Directions: Extract each line containing the string "Output".

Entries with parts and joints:

━━━━━━━━━━━━━━━━━━━━

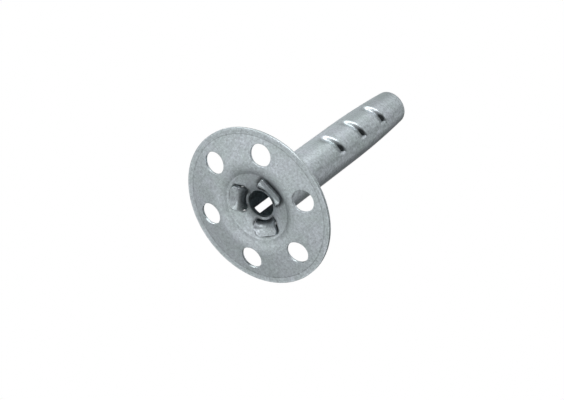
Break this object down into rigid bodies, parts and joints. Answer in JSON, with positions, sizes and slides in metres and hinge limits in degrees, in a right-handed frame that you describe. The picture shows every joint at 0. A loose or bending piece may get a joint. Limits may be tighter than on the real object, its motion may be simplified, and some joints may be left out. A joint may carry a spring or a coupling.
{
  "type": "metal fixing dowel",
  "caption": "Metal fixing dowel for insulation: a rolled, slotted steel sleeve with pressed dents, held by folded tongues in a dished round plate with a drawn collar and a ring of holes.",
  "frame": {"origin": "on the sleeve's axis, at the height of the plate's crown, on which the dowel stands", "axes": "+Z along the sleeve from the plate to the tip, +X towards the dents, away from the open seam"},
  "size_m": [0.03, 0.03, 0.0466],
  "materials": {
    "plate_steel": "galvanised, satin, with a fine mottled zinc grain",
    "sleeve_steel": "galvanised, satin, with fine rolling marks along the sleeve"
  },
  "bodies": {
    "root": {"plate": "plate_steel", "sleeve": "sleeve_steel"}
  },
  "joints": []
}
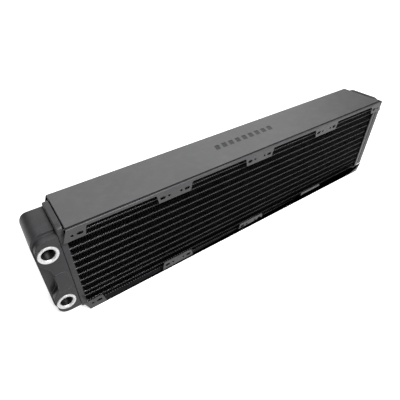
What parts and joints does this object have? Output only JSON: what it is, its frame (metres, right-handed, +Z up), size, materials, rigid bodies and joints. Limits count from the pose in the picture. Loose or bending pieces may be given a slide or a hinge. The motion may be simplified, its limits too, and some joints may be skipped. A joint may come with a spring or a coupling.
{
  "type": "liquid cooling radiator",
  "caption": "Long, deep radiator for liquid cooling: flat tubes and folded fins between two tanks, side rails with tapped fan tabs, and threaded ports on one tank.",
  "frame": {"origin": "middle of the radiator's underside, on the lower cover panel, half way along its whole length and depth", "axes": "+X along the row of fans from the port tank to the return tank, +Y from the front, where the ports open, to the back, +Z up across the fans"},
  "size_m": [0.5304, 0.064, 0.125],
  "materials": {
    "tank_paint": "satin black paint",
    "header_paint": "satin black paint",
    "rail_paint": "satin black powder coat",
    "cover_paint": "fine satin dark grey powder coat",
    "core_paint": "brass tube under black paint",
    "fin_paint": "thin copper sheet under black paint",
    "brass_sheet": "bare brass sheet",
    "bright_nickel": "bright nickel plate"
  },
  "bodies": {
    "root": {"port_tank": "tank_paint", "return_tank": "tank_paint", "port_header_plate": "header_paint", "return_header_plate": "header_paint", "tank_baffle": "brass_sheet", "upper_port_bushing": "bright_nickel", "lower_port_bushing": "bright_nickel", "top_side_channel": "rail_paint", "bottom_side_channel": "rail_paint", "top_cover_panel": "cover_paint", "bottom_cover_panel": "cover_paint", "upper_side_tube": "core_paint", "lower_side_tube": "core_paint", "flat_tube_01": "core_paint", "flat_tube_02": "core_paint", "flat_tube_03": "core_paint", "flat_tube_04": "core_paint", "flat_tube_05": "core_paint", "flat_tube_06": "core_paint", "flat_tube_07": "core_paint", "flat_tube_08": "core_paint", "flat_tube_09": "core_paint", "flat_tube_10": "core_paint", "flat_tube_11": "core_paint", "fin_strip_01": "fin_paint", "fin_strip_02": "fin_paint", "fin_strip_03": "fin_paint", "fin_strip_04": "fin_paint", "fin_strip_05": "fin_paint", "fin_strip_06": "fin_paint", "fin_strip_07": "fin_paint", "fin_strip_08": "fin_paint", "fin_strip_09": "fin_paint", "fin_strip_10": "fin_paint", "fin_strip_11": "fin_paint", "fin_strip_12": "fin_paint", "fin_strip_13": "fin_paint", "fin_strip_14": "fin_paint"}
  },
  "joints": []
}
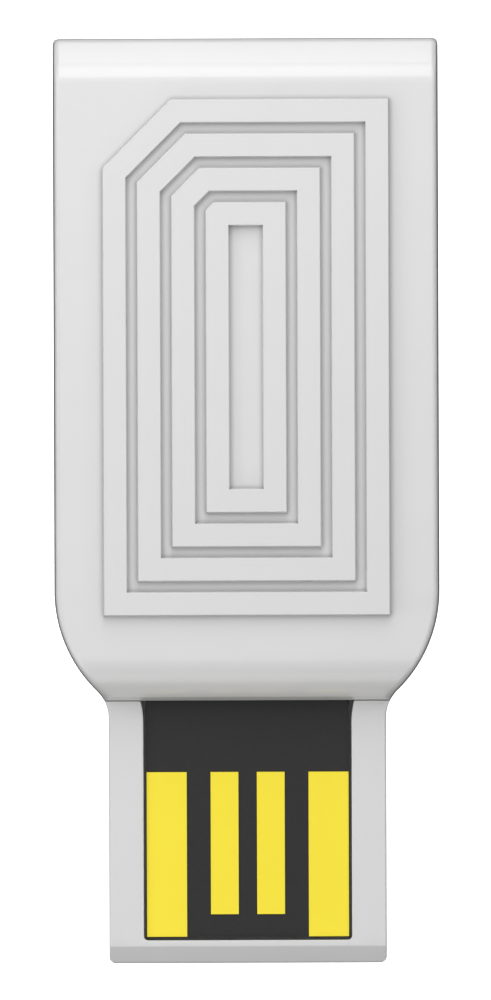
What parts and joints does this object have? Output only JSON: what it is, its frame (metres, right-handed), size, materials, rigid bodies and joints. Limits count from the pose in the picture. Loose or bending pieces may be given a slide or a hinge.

━━━━━━━━━━━━━━━━━━━━

Written solution:
What parts and joints does this object have? Output only JSON: what it is, its frame (metres, right-handed, +Z up), size, materials, rigid bodies and joints. Limits count from the pose in the picture. Loose or bending pieces may be given a slide or a hinge. The motion may be simplified, its limits too, and some joints may be skipped. A joint may come with a spring or a coupling.
What parts and joints does this object have? Output only JSON: what it is, its frame (metres, right-handed), size, materials, rigid bodies and joints. Limits count from the pose in the picture. Loose or bending pieces may be given a slide or a hinge.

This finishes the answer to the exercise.